# Key Hole Bit



## rnubee (Aug 2, 2017)

Can you program a key hole bit in Vcarve Desktop?

Thanks

Chuck


----------



## 4DThinker (Feb 16, 2014)

The preview screen won't show any bit that undercuts (keyhole or dovetail) but all you need is a short 2-segment vector that runs back on itself and a profile toolpath ON the line. Describe the bit as an end mill but name it a keyhole bit. 

Sometime the software wants to close vectors that end on the same point they started at. I get around that by making a very slight V instead. This will taper the keyhole slot slightly but that just make it easy to find/slip over a screw in the wall. I normally run a straight end mill which has the diameter of the narrow part of the keyhole bit to clear out the center. Less work for the keyhole bit to cut the final shape.


----------



## Semipro (Mar 22, 2013)

Yes


----------



## UglySign (Nov 17, 2015)

Semipro said:


> Yes


Couldn't get any easier than that.
Although w/ an ATC cnc, I usually plunge in a 1/8" straight to get that
opening shape. Then follow up w/ the keyhole down, thru, move a .005" over
then return, keyhole up. Just like the video said. Hmm... never did the plunge method.
I will admit I did the one way method ONCE in pvc. The vacuum table won
and kept the sheet down, but I had 2 big holes.

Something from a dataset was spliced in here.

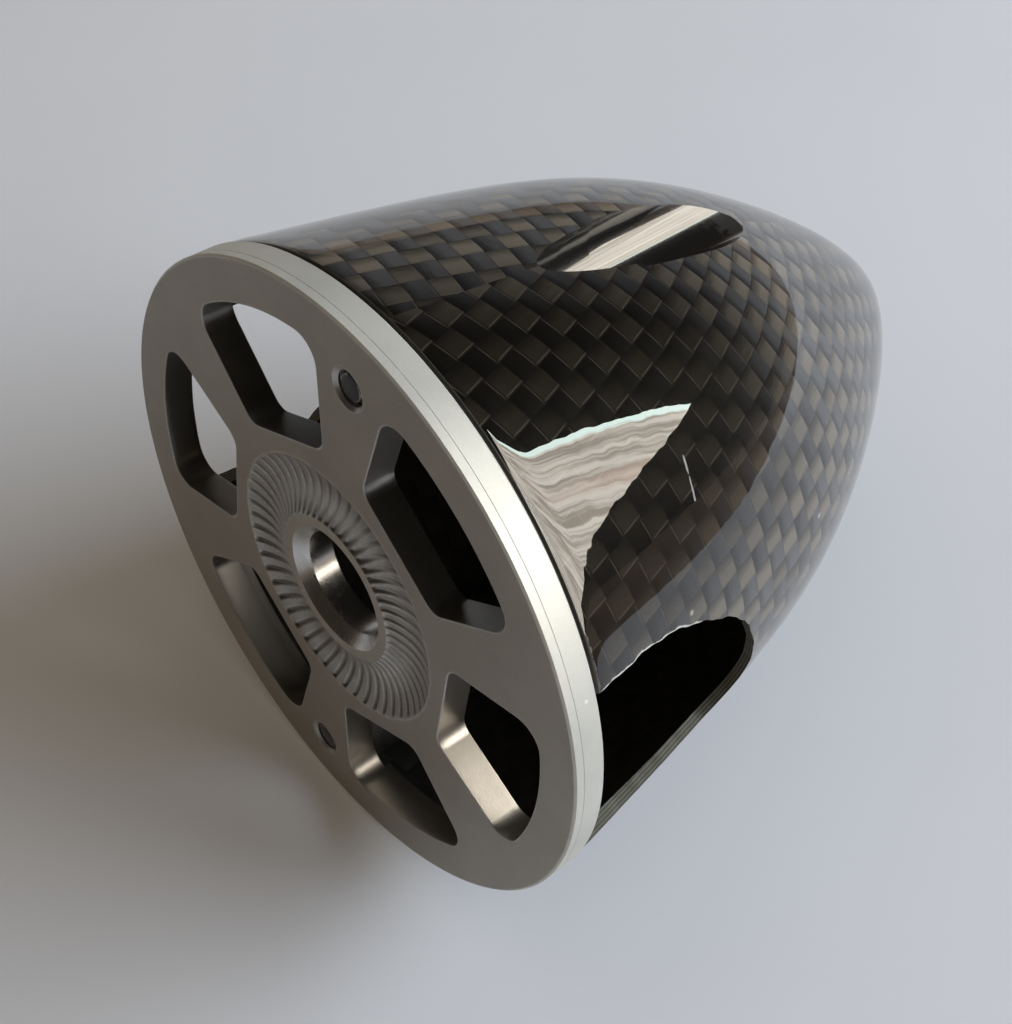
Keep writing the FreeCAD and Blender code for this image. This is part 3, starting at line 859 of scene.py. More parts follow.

? Is it possible to ramp inward then return? Enroute for me doesnt ramp
so I dont know and Vectric doesnt show it like the guy said in the video.


----------



## 4DThinker (Feb 16, 2014)

You wouldn't want to ramp from the surface to the bottom of the dept of the cut. I've done a couple where I used the fluting toolpath to start 1/4" deep, ramp another 1/32" or so, then ramp back to the starting position before retracting from the wood. That was when I needed the screw to get tighter as it slid up the keyhole slot. 

4D


----------



## cjskelton (Feb 27, 2015)

I use the Keyhole Toolpath Gadget that is built in to Vectric VCarve Pro and Aspire ( VCarve Desktop may not have Gadgets). Once you have it configured with the size of bit you are using and the orientation of the keyhole, it is an easy cut. It saves your settings so it is ready the next time you need a keyhole.

Can't get much easier than that.

Jay


----------



## MT Stringer (Aug 15, 2012)

cjskelton said:


> I use the Keyhole Toolpath Gadget that is built in to Vectric VCarve Pro and Aspire ( VCarve Desktop may not have Gadgets). Once you have it configured with the size of bit you are using and the orientation of the keyhole, it is an easy cut. It saves your settings so it is ready the next time you need a keyhole.
> 
> Can't get much easier than that.
> 
> Jay


I have used it. Works great.


----------



## MT Stringer (Aug 15, 2012)

If you have room, you can draw an arc. The bit will enter at one end, cut your desired depth and length, then exit the other end. Then all you have to do is hang your work piece and adjust as necessary to get it plumb. Saw it on a group post on FB.


----------



## Semipro (Mar 22, 2013)

*desktop*



MT Stringer said:


> I have used it. Works great.


desktop has no gadgets


----------



## MT Stringer (Aug 15, 2012)

Here is my arc'd keyhole slot. I made it 3 inches long (on an 18 inch dia circle).

Using a keyhole slot cutter, there would be a hole at each end for the screw head to enter/exit.

Edit: Added pictures of actual keyhole slot.


----------



## UglySign (Nov 17, 2015)

4DThinker said:


> ... I've done a couple where I used the fluting toolpath to start 1/4" deep, ramp another 1/32" or so, then ramp back to the starting position before retracting from the wood. That was when I needed the screw to get tighter as it slid up the keyhole slot.
> 4D


Thats what I meant, ramp downward then return ramp back up.
Dint word it right.
Thanks 4D


----------



## subtleaccents (Nov 5, 2011)

One of the forum members post this to the forum. Purchased on Amazon.
A bag of 100 pcs was only in the $ 18.00 range. A simple 5/8" x 1-11/16" pocket 3/16" to 1/4" deep makes it easy.


----------



## 4DThinker (Feb 16, 2014)

Nothing wrong with cheap hardware solutions, unless you have a cnc and a keyhole bit already. 

Nice thing about keyholes is you can hang your flat backed project flush to the wall.


----------